▶ [Scripts that build objects]
..............................
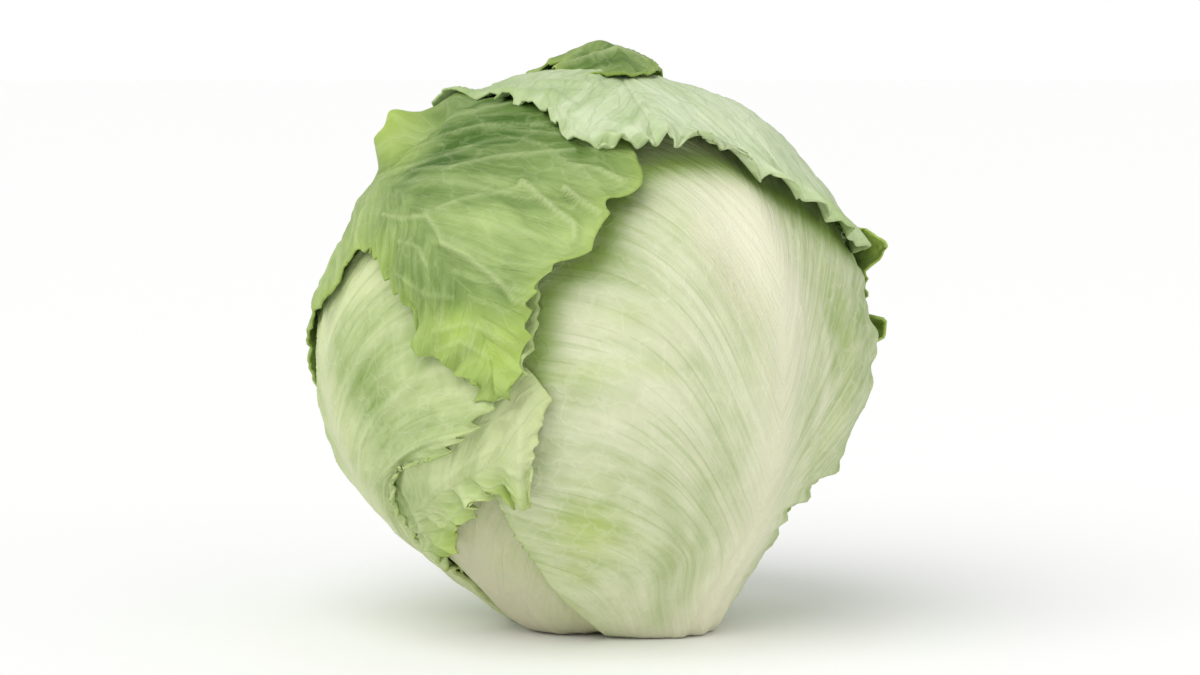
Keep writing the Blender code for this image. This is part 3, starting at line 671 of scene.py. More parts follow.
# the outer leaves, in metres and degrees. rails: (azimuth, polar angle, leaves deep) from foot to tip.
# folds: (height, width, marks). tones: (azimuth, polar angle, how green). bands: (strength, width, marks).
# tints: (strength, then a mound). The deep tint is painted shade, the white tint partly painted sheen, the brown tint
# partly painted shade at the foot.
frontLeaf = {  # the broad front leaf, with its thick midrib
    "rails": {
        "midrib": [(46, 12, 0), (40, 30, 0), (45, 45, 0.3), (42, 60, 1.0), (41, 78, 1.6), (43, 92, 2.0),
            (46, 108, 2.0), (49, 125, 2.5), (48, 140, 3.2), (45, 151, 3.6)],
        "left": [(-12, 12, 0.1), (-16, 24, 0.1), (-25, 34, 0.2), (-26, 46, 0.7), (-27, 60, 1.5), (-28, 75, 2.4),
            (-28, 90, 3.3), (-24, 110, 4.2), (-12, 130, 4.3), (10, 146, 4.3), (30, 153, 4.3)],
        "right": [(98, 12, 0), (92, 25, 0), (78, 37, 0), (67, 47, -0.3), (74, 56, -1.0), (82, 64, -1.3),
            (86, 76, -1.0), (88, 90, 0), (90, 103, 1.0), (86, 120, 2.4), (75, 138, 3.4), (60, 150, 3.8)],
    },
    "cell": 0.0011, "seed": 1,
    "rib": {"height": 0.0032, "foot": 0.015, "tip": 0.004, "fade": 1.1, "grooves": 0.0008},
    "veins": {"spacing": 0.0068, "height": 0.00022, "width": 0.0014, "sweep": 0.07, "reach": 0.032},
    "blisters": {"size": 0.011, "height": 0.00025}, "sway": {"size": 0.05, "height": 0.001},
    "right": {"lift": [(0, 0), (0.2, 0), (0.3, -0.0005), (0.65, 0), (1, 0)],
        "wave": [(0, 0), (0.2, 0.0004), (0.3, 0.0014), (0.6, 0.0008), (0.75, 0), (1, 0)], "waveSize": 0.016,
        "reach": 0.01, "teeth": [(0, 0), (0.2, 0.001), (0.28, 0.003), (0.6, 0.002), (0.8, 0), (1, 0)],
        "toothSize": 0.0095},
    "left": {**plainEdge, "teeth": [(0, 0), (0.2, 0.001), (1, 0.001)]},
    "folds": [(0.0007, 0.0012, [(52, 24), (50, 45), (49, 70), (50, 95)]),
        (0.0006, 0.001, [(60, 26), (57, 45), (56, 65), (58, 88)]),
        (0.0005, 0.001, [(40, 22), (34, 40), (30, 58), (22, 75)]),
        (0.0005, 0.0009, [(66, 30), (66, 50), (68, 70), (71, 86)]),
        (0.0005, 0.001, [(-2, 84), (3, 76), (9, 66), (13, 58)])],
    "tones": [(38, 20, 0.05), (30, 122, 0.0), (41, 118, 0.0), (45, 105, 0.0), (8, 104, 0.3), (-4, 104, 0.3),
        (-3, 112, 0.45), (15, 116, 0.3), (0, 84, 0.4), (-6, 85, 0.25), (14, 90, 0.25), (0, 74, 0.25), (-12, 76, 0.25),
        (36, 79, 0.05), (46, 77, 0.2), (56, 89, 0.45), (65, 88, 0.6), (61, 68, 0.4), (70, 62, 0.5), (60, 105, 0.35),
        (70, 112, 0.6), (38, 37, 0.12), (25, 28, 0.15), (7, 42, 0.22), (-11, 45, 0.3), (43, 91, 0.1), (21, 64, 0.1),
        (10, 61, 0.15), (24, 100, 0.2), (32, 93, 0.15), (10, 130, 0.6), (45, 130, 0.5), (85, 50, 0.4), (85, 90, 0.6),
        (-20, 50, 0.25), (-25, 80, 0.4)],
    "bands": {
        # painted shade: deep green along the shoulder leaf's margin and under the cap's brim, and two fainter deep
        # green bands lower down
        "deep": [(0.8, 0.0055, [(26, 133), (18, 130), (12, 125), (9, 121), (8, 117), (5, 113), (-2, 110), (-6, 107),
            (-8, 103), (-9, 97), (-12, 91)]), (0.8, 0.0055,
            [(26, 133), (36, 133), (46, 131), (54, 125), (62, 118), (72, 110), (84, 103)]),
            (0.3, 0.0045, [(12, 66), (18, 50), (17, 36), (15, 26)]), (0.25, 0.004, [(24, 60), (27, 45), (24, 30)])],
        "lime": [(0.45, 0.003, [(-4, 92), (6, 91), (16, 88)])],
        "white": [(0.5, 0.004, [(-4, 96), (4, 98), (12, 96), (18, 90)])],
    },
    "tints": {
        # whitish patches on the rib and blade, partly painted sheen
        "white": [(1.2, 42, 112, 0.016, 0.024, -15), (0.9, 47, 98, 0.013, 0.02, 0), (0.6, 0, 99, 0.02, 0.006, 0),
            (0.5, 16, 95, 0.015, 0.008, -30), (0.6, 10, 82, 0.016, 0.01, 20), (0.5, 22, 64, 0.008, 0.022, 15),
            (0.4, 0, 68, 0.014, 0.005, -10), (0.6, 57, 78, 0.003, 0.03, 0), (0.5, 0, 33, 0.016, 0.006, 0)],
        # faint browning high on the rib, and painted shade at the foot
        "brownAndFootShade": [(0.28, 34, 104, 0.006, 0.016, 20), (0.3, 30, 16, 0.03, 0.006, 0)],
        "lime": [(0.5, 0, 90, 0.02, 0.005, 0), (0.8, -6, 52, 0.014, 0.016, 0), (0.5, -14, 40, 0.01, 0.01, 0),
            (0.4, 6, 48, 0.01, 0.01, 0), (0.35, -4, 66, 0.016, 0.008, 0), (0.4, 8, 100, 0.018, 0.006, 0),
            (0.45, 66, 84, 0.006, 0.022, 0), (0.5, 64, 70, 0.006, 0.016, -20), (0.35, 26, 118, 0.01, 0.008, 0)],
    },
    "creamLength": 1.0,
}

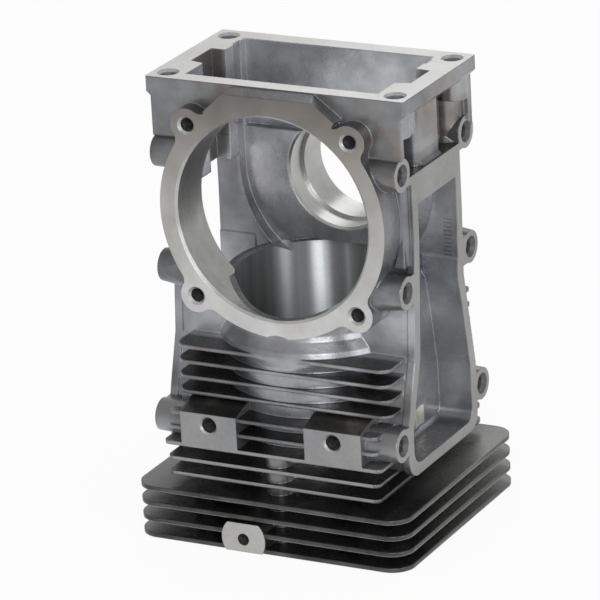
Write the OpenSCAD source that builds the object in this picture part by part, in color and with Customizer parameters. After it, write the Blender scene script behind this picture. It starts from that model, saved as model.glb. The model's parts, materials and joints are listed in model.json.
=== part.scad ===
..............................
▶ [To be done] From the records above, extract every entry exactly as given.

▶ [Exercise solution]
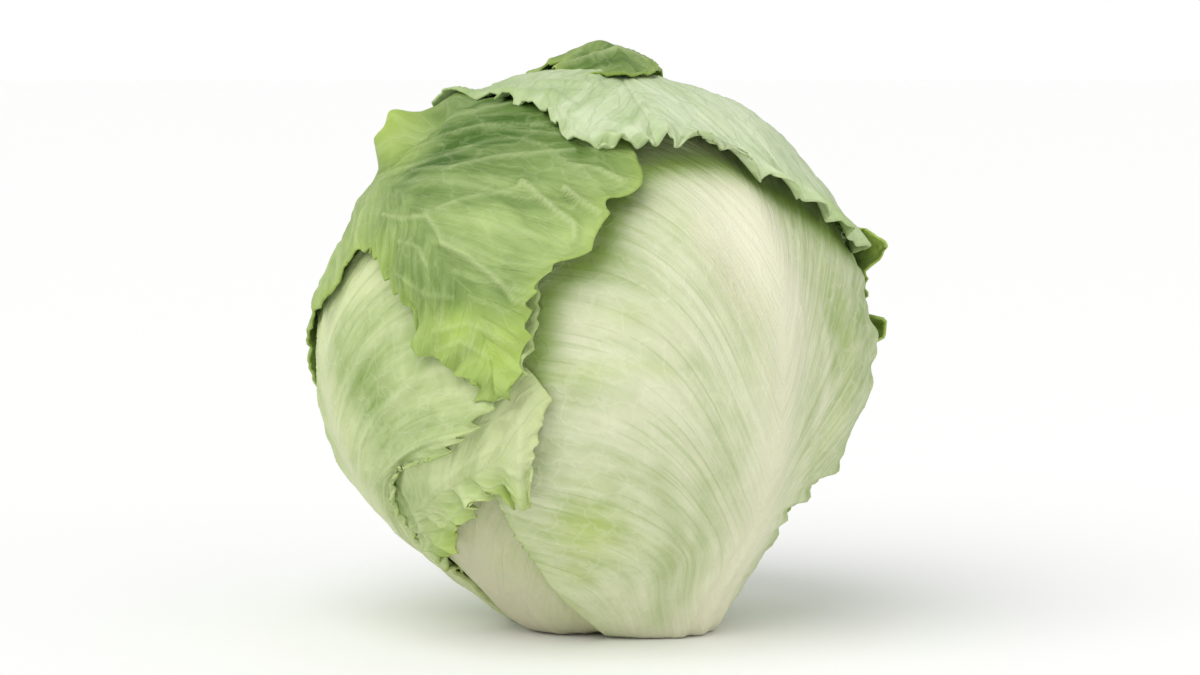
Keep writing the Blender code for this image. This is part 3, starting at line 671 of scene.py. More parts follow.
# the outer leaves, in metres and degrees. rails: (azimuth, polar angle, leaves deep) from foot to tip.
# folds: (height, width, marks). tones: (azimuth, polar angle, how green). bands: (strength, width, marks).
# tints: (strength, then a mound). The deep tint is painted shade, the white tint partly painted sheen, the brown tint
# partly painted shade at the foot.
frontLeaf = {  # the broad front leaf, with its thick midrib
    "rails": {
        "midrib": [(46, 12, 0), (40, 30, 0), (45, 45, 0.3), (42, 60, 1.0), (41, 78, 1.6), (43, 92, 2.0),
            (46, 108, 2.0), (49, 125, 2.5), (48, 140, 3.2), (45, 151, 3.6)],
        "left": [(-12, 12, 0.1), (-16, 24, 0.1), (-25, 34, 0.2), (-26, 46, 0.7), (-27, 60, 1.5), (-28, 75, 2.4),
            (-28, 90, 3.3), (-24, 110, 4.2), (-12, 130, 4.3), (10, 146, 4.3), (30, 153, 4.3)],
        "right": [(98, 12, 0), (92, 25, 0), (78, 37, 0), (67, 47, -0.3), (74, 56, -1.0), (82, 64, -1.3),
            (86, 76, -1.0), (88, 90, 0), (90, 103, 1.0), (86, 120, 2.4), (75, 138, 3.4), (60, 150, 3.8)],
    },
    "cell": 0.0011, "seed": 1,
    "rib": {"height": 0.0032, "foot": 0.015, "tip": 0.004, "fade": 1.1, "grooves": 0.0008},
    "veins": {"spacing": 0.0068, "height": 0.00022, "width": 0.0014, "sweep": 0.07, "reach": 0.032},
    "blisters": {"size": 0.011, "height": 0.00025}, "sway": {"size": 0.05, "height": 0.001},
    "right": {"lift": [(0, 0), (0.2, 0), (0.3, -0.0005), (0.65, 0), (1, 0)],
        "wave": [(0, 0), (0.2, 0.0004), (0.3, 0.0014), (0.6, 0.0008), (0.75, 0), (1, 0)], "waveSize": 0.016,
        "reach": 0.01, "teeth": [(0, 0), (0.2, 0.001), (0.28, 0.003), (0.6, 0.002), (0.8, 0), (1, 0)],
        "toothSize": 0.0095},
    "left": {**plainEdge, "teeth": [(0, 0), (0.2, 0.001), (1, 0.001)]},
    "folds": [(0.0007, 0.0012, [(52, 24), (50, 45), (49, 70), (50, 95)]),
        (0.0006, 0.001, [(60, 26), (57, 45), (56, 65), (58, 88)]),
        (0.0005, 0.001, [(40, 22), (34, 40), (30, 58), (22, 75)]),
        (0.0005, 0.0009, [(66, 30), (66, 50), (68, 70), (71, 86)]),
        (0.0005, 0.001, [(-2, 84), (3, 76), (9, 66), (13, 58)])],
    "tones": [(38, 20, 0.05), (30, 122, 0.0), (41, 118, 0.0), (45, 105, 0.0), (8, 104, 0.3), (-4, 104, 0.3),
        (-3, 112, 0.45), (15, 116, 0.3), (0, 84, 0.4), (-6, 85, 0.25), (14, 90, 0.25), (0, 74, 0.25), (-12, 76, 0.25),
        (36, 79, 0.05), (46, 77, 0.2), (56, 89, 0.45), (65, 88, 0.6), (61, 68, 0.4), (70, 62, 0.5), (60, 105, 0.35),
        (70, 112, 0.6), (38, 37, 0.12), (25, 28, 0.15), (7, 42, 0.22), (-11, 45, 0.3), (43, 91, 0.1), (21, 64, 0.1),
        (10, 61, 0.15), (24, 100, 0.2), (32, 93, 0.15), (10, 130, 0.6), (45, 130, 0.5), (85, 50, 0.4), (85, 90, 0.6),
        (-20, 50, 0.25), (-25, 80, 0.4)],
    "bands": {
        # painted shade: deep green along the shoulder leaf's margin and under the cap's brim, and two fainter deep
        # green bands lower down
        "deep": [(0.8, 0.0055, [(26, 133), (18, 130), (12, 125), (9, 121), (8, 117), (5, 113), (-2, 110), (-6, 107),
            (-8, 103), (-9, 97), (-12, 91)]), (0.8, 0.0055,
            [(26, 133), (36, 133), (46, 131), (54, 125), (62, 118), (72, 110), (84, 103)]),
            (0.3, 0.0045, [(12, 66), (18, 50), (17, 36), (15, 26)]), (0.25, 0.004, [(24, 60), (27, 45), (24, 30)])],
        "lime": [(0.45, 0.003, [(-4, 92), (6, 91), (16, 88)])],
        "white": [(0.5, 0.004, [(-4, 96), (4, 98), (12, 96), (18, 90)])],
    },
    "tints": {
        # whitish patches on the rib and blade, partly painted sheen
        "white": [(1.2, 42, 112, 0.016, 0.024, -15), (0.9, 47, 98, 0.013, 0.02, 0), (0.6, 0, 99, 0.02, 0.006, 0),
            (0.5, 16, 95, 0.015, 0.008, -30), (0.6, 10, 82, 0.016, 0.01, 20), (0.5, 22, 64, 0.008, 0.022, 15),
            (0.4, 0, 68, 0.014, 0.005, -10), (0.6, 57, 78, 0.003, 0.03, 0), (0.5, 0, 33, 0.016, 0.006, 0)],
        # faint browning high on the rib, and painted shade at the foot
        "brownAndFootShade": [(0.28, 34, 104, 0.006, 0.016, 20), (0.3, 30, 16, 0.03, 0.006, 0)],
        "lime": [(0.5, 0, 90, 0.02, 0.005, 0), (0.8, -6, 52, 0.014, 0.016, 0), (0.5, -14, 40, 0.01, 0.01, 0),
            (0.4, 6, 48, 0.01, 0.01, 0), (0.35, -4, 66, 0.016, 0.008, 0), (0.4, 8, 100, 0.018, 0.006, 0),
            (0.45, 66, 84, 0.006, 0.022, 0), (0.5, 64, 70, 0.006, 0.016, -20), (0.35, 26, 118, 0.01, 0.008, 0)],
    },
    "creamLength": 1.0,
}

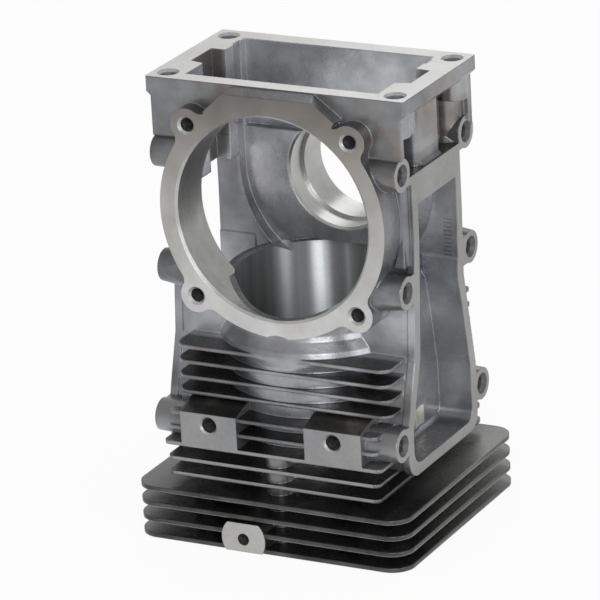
Write the OpenSCAD source that builds the object in this picture part by part, in color and with Customizer parameters. After it, write the Blender scene script behind this picture. It starts from that model, saved as model.glb. The model's parts, materials and joints are listed in model.json.
=== part.scad ===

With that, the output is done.